* Exercise details *
Using the data beneath this instruction, retype only the lines from the one that contains "The build123d and Blender code for this object" down to the one that contains "return can + post + foot - socket", both included, exactly as they appear.

** begin Given records **

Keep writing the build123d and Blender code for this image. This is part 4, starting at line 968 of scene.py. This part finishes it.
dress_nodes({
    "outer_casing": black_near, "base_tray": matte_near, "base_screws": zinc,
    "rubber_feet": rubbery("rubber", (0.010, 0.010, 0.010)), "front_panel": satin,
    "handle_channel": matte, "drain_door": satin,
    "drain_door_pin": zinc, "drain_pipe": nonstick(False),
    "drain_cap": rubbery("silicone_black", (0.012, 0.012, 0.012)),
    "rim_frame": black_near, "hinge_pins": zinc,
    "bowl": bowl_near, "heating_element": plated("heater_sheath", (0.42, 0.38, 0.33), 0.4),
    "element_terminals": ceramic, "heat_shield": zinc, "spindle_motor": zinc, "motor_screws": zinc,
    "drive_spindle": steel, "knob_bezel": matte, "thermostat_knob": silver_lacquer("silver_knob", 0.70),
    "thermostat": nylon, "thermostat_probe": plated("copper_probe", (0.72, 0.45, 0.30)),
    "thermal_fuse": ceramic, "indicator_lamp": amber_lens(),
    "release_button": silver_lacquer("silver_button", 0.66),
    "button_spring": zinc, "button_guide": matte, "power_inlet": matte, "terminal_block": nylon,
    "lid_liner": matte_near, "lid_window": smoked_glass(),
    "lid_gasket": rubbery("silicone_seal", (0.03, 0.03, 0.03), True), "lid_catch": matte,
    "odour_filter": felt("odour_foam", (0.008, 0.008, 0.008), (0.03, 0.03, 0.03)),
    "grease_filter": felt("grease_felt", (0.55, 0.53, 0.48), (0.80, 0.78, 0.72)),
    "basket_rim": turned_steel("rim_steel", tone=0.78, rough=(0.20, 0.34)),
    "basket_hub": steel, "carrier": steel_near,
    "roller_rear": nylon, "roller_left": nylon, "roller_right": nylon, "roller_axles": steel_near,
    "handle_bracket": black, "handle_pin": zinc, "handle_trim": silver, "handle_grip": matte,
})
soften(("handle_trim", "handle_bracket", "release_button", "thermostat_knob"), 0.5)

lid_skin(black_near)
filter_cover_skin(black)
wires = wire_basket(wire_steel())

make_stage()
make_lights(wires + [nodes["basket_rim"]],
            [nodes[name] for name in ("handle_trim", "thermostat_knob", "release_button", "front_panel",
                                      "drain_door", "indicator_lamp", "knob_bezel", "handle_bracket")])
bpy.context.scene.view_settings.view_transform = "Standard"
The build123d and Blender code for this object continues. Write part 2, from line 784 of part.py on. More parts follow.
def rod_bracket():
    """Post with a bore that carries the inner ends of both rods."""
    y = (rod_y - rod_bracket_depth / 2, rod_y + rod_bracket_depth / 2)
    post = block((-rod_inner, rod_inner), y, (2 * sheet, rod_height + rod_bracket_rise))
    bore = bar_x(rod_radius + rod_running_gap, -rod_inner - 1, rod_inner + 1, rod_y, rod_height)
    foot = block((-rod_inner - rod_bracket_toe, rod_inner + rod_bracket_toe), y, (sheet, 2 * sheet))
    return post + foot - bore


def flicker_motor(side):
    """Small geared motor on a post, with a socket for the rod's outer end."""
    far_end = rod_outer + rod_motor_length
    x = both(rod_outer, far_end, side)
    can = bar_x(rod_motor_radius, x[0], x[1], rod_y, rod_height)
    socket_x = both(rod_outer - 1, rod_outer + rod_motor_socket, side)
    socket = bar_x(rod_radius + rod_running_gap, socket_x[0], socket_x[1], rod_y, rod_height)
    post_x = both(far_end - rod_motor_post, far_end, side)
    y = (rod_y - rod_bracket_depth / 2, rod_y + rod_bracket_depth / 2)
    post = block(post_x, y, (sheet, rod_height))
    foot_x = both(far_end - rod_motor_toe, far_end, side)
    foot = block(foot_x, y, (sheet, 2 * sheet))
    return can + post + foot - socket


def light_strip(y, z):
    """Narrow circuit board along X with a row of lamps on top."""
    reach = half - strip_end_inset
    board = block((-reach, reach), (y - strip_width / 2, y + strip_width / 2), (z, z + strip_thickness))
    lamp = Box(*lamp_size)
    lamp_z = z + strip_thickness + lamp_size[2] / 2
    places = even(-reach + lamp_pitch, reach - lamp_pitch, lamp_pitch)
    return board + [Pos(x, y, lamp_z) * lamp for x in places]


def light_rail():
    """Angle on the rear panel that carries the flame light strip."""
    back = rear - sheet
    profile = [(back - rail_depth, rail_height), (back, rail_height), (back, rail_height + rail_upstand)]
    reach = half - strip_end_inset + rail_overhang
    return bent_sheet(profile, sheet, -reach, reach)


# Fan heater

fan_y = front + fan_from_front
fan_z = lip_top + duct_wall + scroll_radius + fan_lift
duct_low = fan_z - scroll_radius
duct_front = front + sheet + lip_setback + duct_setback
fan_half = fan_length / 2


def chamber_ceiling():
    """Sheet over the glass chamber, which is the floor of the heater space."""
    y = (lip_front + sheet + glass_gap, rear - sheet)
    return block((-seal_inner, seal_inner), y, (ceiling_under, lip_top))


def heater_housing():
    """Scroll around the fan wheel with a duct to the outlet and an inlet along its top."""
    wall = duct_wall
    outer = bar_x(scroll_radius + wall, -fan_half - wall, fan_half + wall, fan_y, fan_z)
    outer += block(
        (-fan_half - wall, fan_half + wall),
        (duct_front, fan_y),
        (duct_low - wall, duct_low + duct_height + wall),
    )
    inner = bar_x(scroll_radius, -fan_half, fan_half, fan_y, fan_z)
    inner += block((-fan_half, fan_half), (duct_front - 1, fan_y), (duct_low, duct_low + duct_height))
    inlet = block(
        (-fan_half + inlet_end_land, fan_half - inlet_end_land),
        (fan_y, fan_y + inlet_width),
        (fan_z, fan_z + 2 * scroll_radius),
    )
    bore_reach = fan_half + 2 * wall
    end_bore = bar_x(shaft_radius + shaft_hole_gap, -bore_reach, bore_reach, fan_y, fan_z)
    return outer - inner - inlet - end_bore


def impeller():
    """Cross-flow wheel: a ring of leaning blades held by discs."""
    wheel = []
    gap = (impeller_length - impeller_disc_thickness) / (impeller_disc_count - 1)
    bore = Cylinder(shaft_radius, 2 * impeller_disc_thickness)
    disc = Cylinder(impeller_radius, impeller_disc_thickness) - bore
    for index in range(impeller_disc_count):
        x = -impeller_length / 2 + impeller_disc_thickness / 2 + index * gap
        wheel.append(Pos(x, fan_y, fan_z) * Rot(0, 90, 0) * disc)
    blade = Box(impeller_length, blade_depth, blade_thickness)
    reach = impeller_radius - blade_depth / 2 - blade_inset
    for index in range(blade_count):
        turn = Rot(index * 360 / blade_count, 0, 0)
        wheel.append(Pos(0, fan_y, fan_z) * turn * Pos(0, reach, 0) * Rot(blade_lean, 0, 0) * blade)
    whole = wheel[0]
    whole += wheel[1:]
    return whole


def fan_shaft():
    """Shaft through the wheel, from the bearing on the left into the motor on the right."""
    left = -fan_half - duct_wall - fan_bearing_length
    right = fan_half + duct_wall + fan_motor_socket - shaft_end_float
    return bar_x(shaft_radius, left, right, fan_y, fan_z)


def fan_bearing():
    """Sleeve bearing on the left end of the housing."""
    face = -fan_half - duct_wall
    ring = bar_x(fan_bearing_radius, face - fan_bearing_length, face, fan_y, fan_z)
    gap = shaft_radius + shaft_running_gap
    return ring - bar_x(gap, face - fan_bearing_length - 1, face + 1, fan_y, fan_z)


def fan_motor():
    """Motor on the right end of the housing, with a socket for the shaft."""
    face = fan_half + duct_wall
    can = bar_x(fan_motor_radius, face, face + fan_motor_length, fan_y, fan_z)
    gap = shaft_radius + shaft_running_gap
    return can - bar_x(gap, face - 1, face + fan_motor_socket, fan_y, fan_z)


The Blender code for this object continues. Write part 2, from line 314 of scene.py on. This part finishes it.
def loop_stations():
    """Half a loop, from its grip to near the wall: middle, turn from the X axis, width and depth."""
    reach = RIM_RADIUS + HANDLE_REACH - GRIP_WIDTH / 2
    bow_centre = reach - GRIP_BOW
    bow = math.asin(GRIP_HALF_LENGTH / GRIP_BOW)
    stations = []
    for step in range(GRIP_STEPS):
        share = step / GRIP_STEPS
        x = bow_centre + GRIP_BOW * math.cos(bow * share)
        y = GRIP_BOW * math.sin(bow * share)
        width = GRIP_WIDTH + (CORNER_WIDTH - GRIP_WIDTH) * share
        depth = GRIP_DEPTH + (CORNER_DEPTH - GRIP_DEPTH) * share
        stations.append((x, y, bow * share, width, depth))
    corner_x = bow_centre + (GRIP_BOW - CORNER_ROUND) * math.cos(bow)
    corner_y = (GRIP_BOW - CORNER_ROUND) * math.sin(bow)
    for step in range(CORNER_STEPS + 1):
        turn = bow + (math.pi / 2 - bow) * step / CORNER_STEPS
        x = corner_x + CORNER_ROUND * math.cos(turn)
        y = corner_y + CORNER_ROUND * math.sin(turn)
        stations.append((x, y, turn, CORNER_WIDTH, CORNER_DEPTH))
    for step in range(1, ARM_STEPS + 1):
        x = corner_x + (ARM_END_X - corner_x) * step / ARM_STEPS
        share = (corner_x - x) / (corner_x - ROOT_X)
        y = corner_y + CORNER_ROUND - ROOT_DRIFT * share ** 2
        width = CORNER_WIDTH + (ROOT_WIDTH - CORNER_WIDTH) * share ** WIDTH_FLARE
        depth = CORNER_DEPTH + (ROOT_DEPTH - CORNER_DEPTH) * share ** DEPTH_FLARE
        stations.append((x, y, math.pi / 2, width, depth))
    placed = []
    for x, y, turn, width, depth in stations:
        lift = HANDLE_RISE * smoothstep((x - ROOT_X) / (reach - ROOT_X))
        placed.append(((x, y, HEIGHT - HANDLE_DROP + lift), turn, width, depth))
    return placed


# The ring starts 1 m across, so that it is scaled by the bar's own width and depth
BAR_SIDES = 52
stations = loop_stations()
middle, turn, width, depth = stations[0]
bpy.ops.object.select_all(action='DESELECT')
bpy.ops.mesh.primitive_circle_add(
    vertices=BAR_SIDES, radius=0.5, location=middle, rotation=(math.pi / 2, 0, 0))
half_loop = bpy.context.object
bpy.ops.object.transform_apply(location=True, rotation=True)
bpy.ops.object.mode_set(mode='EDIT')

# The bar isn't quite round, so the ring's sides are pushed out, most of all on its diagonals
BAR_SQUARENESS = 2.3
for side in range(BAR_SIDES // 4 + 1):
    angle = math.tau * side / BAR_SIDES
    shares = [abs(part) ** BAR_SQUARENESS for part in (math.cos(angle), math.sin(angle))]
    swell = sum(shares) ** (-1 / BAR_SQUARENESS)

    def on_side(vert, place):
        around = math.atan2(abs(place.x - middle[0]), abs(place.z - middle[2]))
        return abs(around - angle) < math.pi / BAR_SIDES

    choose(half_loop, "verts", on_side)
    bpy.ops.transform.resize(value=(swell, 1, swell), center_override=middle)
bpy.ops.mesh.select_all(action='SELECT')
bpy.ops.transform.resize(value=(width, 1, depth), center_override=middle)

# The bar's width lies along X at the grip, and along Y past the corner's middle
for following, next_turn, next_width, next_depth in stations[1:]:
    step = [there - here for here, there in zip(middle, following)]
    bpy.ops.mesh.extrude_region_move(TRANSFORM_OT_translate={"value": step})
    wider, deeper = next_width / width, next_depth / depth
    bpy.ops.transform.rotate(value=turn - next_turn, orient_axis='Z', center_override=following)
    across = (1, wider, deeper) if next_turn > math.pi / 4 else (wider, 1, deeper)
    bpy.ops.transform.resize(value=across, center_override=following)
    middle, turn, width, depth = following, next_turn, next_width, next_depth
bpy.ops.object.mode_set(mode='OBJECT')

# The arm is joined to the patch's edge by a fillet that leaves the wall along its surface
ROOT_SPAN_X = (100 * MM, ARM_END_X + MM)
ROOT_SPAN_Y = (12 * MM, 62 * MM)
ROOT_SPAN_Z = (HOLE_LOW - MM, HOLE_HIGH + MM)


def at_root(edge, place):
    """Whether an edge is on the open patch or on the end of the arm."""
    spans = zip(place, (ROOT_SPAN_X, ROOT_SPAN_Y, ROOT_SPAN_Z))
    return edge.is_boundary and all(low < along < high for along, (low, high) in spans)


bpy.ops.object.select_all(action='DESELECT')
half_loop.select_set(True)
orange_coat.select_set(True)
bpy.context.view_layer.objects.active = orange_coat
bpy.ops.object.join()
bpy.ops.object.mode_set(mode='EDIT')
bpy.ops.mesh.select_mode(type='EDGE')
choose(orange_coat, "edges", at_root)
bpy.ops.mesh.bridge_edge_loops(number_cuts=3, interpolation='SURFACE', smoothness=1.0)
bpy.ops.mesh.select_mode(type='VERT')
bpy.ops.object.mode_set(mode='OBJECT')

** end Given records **

* Task result *
The build123d and Blender code for this object continues. Write part 2, from line 784 of part.py on. More parts follow.
def rod_bracket():
    """Post with a bore that carries the inner ends of both rods."""
    y = (rod_y - rod_bracket_depth / 2, rod_y + rod_bracket_depth / 2)
    post = block((-rod_inner, rod_inner), y, (2 * sheet, rod_height + rod_bracket_rise))
    bore = bar_x(rod_radius + rod_running_gap, -rod_inner - 1, rod_inner + 1, rod_y, rod_height)
    foot = block((-rod_inner - rod_bracket_toe, rod_inner + rod_bracket_toe), y, (sheet, 2 * sheet))
    return post + foot - bore


def flicker_motor(side):
    """Small geared motor on a post, with a socket for the rod's outer end."""
    far_end = rod_outer + rod_motor_length
    x = both(rod_outer, far_end, side)
    can = bar_x(rod_motor_radius, x[0], x[1], rod_y, rod_height)
    socket_x = both(rod_outer - 1, rod_outer + rod_motor_socket, side)
    socket = bar_x(rod_radius + rod_running_gap, socket_x[0], socket_x[1], rod_y, rod_height)
    post_x = both(far_end - rod_motor_post, far_end, side)
    y = (rod_y - rod_bracket_depth / 2, rod_y + rod_bracket_depth / 2)
    post = block(post_x, y, (sheet, rod_height))
    foot_x = both(far_end - rod_motor_toe, far_end, side)
    foot = block(foot_x, y, (sheet, 2 * sheet))
    return can + post + foot - socket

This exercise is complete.